Après quatre mois de détention dans le cadre d’une affaire d’“intelligence avec des agents d’une puissance étrangère”, le journaliste tchadien Monodji Olivier et cinq de ses co-accusés ont été déclarés non coupables par le tribunal de grande instance de N’Djamena ce mardi 8 juillet 2025. Un verdict prononcé au bénéfice du doute, mettant un terme provisoire à une procédure judiciaire aussi sensible que controversée.
Peu après 17 heures, ce mardi, dans une salle comble du tribunal de N’Djamena, le président de la cour a prononcé le verdict tant attendu en déclarant les six prévenus présents non coupables. La séance, brève, n’a duré qu’environ cinq minutes. Selon les juges, les preuves fournies par le parquet étaient insuffisantes pour établir une quelconque culpabilité. La cour a donc ordonné leur relaxe au bénéfice du doute ainsi que la restitution de leurs effets personnels saisis lors de l’enquête (ordinateurs, téléphones, etc.).
Une accusation liée à la Russie et au groupe Wagner
Le ministère public accusait les sept hommes – journalistes, économiste, agent immobilier ou encore fonctionnaire – d’avoir été en lien, entre août et septembre 2024, avec deux ressortissants russes supposés appartenir au groupe paramilitaire Wagner. Ces rencontres, selon le parquet, constituaient une forme de « collaboration » avec des agents d’une puissance étrangère, ce qui a motivé les poursuites.
Parmi les inculpés figuraient, Olivier Monodji, directeur de publication du journal Le Pays et correspondant de Radio France Internationale (RFI), l’économiste Ndilyam Nguekidata, le journaliste Mahamat Saleh Alhissein (ONAMA), Mahamat Madani (agent immobilier), Ahmat Ali Adji (Toumaï Web Média), Bilal Abdelkader Abderamane (agent de l’État), ainsi qu’un septième homme – également journaliste – qui ne s’est jamais présenté au tribunal.
Des sentiments mitigés
Depuis le 10 mars, plusieurs des accusés, dont Monodji Olivier, étaient incarcérés à la maison d’arrêt de Klessoum. Leur détention avait provoqué de vives critiques de la part d’organisations de défense des droits humains et de la liberté de la presse, dénonçant un climat d’intimidation croissante à l’égard des journalistes au Tchad.
La décision judiciaire a donc été accueillie avec soulagement par leurs proches et confrères. Mais ce n’est pas le cas des avocats de la défense qui, malgré la libération de leurs clients, estiment que le tribunal n’est pas allé assez loin. « Il n’y a l’ombre d’aucun doute. L’infraction n’est pas constituée. Nos clients devaient être relaxés purement et simplement », a déclaré Me Alain Ndilyam, qui a annoncé son intention d’interjeter appel.
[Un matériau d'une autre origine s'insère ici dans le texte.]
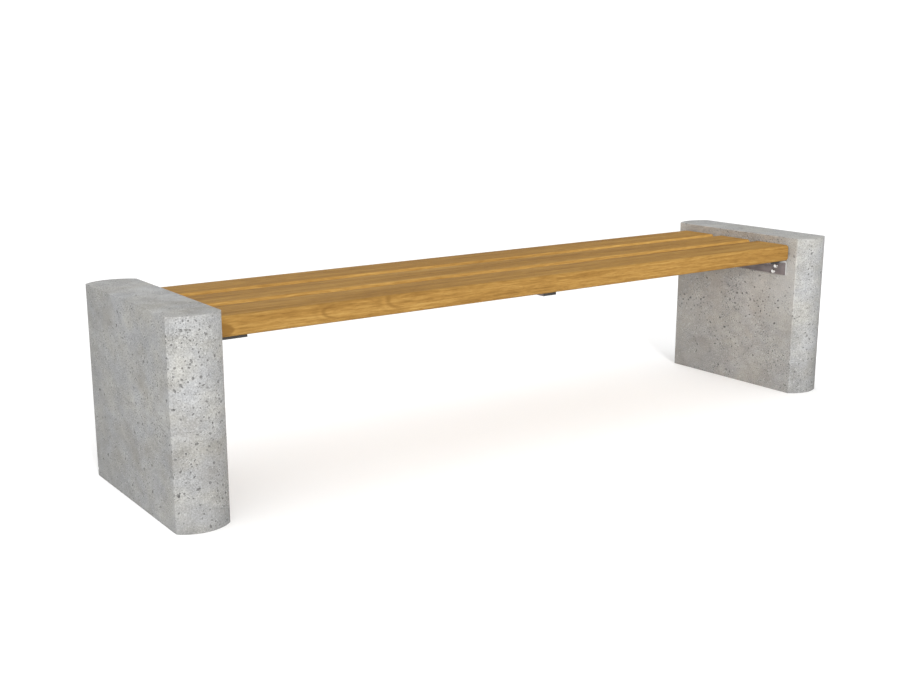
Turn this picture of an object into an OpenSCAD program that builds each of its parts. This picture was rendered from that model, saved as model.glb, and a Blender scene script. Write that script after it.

Le président de l’Union des journalistes tchadiens (UJT), Abbas Mahmoud Tahir, s’est également exprimé : « Nous sommes soulagés, mais inquiets. Ce dossier illustre encore une fois les difficultés croissantes pour les journalistes à exercer leur métier librement au Tchad. Intimidations, maltraitances, arrestations arbitraires… Cela doit cesser ».
Un climat médiatique toujours tendu
Cette affaire met en lumière un contexte tendu pour la presse au Tchad, où plusieurs professionnels des médias affirment être la cible de menaces ou de poursuites injustifiées. Le traitement réservé à Monodji Olivier et à ses confrères réactive les inquiétudes sur les atteintes à la liberté d’expression dans ce pays coutumier du fait.
Si leur libération constitue une victoire partielle pour les défenseurs des droits, l’ombre d’une surveillance permanente des activités journalistiques continue de planer. L’appel annoncé pourrait aussi prolonger l’incertitude judiciaire pour les accusés désormais libres.